Renacci’s platforms are to cut spending, add jobs, reduce taxes and improve upon the health care reform. The people of Ohio’s 16th district have put his name on the ballot, and are ready to see his platform take action.  

Tom Ganley, another dealer from northeastern Ohio, ran for the 13th district House seat this fall. However, democrat candidate Betty Sutton defeated him in November. There were many mixed opinions when this dealer decided to take the plunge into the political spotlight. The Democratic Congressional Campaign Committee launched campaigns against him, accusing him of being a dishonest car salesman that is simply trying to buy his way into Congress. While the candidate did own a private plane, he often donated it to the local police force to bring in family members of fallen officers.
In May, there was much less disturbance as Ganley easily won the primary election. He had received several important endorsements, including one from Ohio’s Morning Journal newspaper.

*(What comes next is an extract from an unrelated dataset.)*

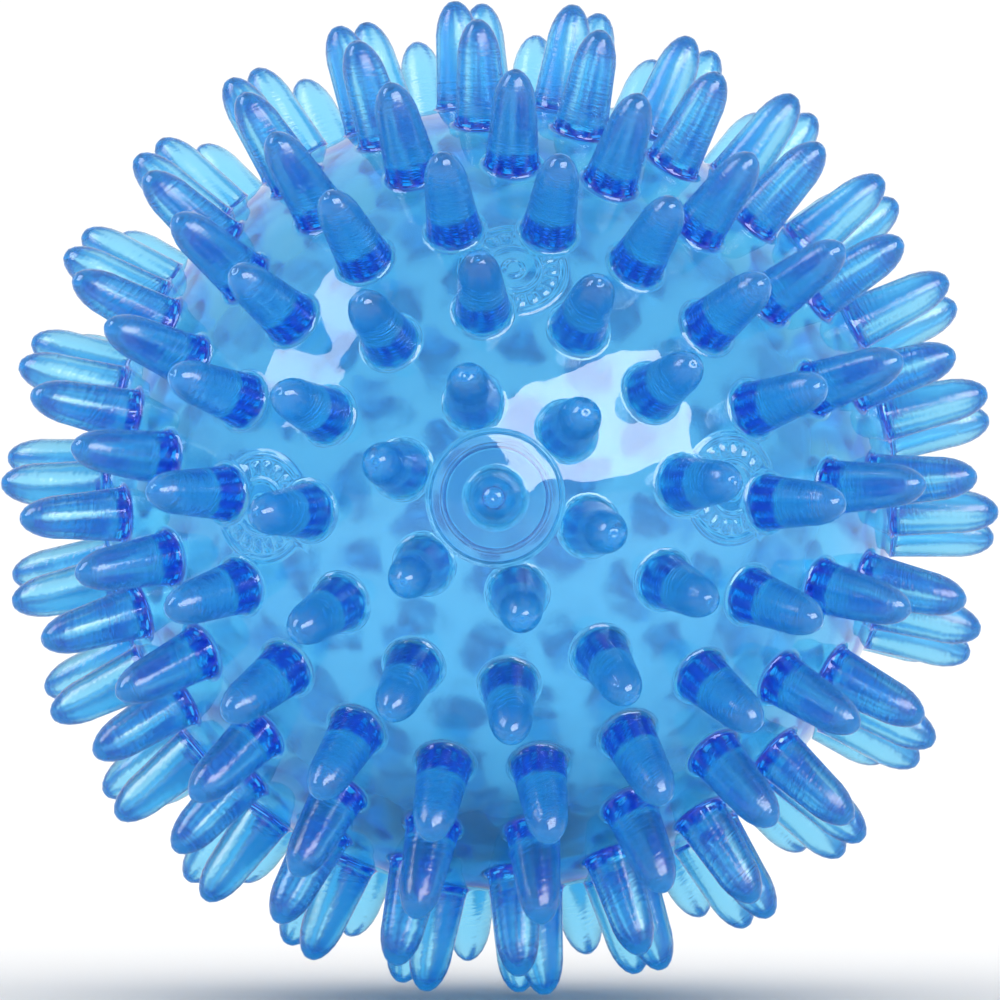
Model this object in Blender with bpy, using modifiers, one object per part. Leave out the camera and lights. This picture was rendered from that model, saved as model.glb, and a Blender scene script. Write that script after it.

The fourth and final dealer-turn-congressman is Mike Kelly of Pennsylvania’s third congressional district. As a freshman face to congress, Kelly is looking to change in the economy, directly related to the spending and taxes we’ve seen proposed in years past. He believes Washington should function as his business does, if a program is not working, then modify the program—don’t add money to it.

So what does it mean for Congress, as they bring in three dealer-turned-representatives? In their campaigns, each made it clear they’ll be leaving the wheel-and-deal attitudes behind to focus on the change ahead. Get ready America; we’re in for a ride.

Remember, treat all your dealers’ accounts with equal respect and dignity, no matter your personal opinions, who knows, you might be influencing the next congressman!